Where today there is a cast of thousands, at its inception on October 14, 1969, there were only a handful of dedicated Oktoberfest organizers, among them Richard Hermansen, Owen Lackenbauer and Darwin Clay. As a veteran Oktoberfest volunteer, Jack Bishop tell us, “Dar was chairman of the committee even before the organization became K-W Oktoberfest Incorporated (which happened in its second year). The first festival ran Tuesday to Saturday. “Dick was in my Lion’s Club, and he asked me to come along and help. I was president from 1972 to 1976 and have never looked back.
None of them could look back as they hit the ground running.

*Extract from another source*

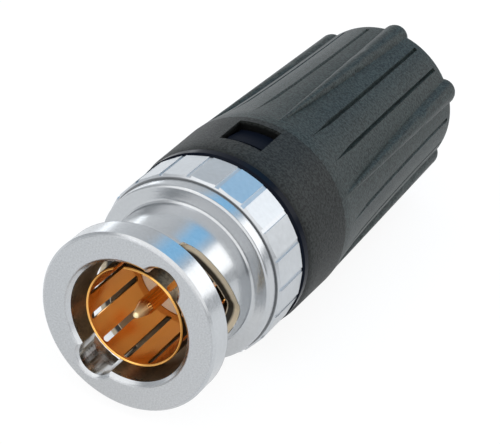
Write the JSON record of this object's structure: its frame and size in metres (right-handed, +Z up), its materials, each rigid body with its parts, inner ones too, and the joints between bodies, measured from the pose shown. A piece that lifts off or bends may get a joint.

Added Lackenbauer, “it was pretty exciting back then because we were flying blind. As part of the 1967 Centennial celebrations, the Concordia Club had a small Oktoberfest, and we had a mandate with the Chamber of Commerce to develop a tourism event to attract visitors. When we saw what Oktoberfest looked like, we said this is a great opportunity.” With a banner over King Street, posters here and there, and as much media coverage as could be mustered, the keg was tapped and history had been made.
“We got the enthusiastic support of the German clubs and a tourism official from Munich, Germany. All we had was $200 and a vote of confidence from the Chamber to get it going. It was a phenomenal success for the first five days, and we turned a small profit with just short of 75,000 visitors,” recalled Lackenbauer. The success translated into happy patrons enjoying 57,000 gallons of Bavarian-hopped Oktoberfest beer brewed for the occasion and washing down over 50,000 pounds of sausages along with pigtails, sauerkraut and other German and Waterloo County fare.
It was a small band of volunteers doing just about everything. Bishop’s presidency even included fundraising and selling souvenirs, which originally were bought on 30-day consignment and paid for after, but he liked that aspect of the festival so much that nearly 40 years later Bishop retains both the fundraising and souvenir chairs.
Those early years reveal the significant evolution the festival has experienced but one that has been true to the founders’ intentions for Canada’s great Bavarian festival. “There’s been big changes in many ways. There was a lot of community enthusiasm because Oktoberfest was new, and now we’re a much more mature festival with an incredibly wide range of events and activities,” Bishop said. What has stayed constant, in Bishop’s view, is the tremendous amount of money that is raised and goes back into the community. “Service clubs have raised hundreds of thousands of dollars each year since the beginning, and turn around and give it to various organizations in the community. That’s an untold story that the general population may not realize. And for the German clubs, the money goes back into their clubs to carry on their rich cultural heritage.”
“From the initial success 40 years ago, we knew we had a tiger by the tail. We took steps to make sure the festival belonged to the municipalities of Kitchener and Waterloo. And that is where it has remained—a community-owned festival. The present organization has maintained the festival’s traditional identity and the integrity of the model that was first developed while today representing new generations and different interests. That’s the key to Oktoberfest’s success, and I think they’ve done that very well,” noted Lackenbauer.
Since 1969, Kitchener-Waterloo Oktoberfest has developed its own traditions, becoming the largest Bavarian festival in North America with the greatest Thanksgiving Day Parade in Canada. Thousands of visitors celebrate annually in our Festhallen, and by attending one or more of our 40 family and cultural events. Through the celebration of this Spirit of Gemuetlichkeit, the local economy is stimulated and over 70 charities and not-for-profit organizations raise funds to support the high quality of life enjoyed in Kitchener-Waterloo. Willkommen to you, your family and friends.
Enjoy the many exciting experiences of our nine day celebration, and if someone asks why you are here… tell them Ludwig sent you.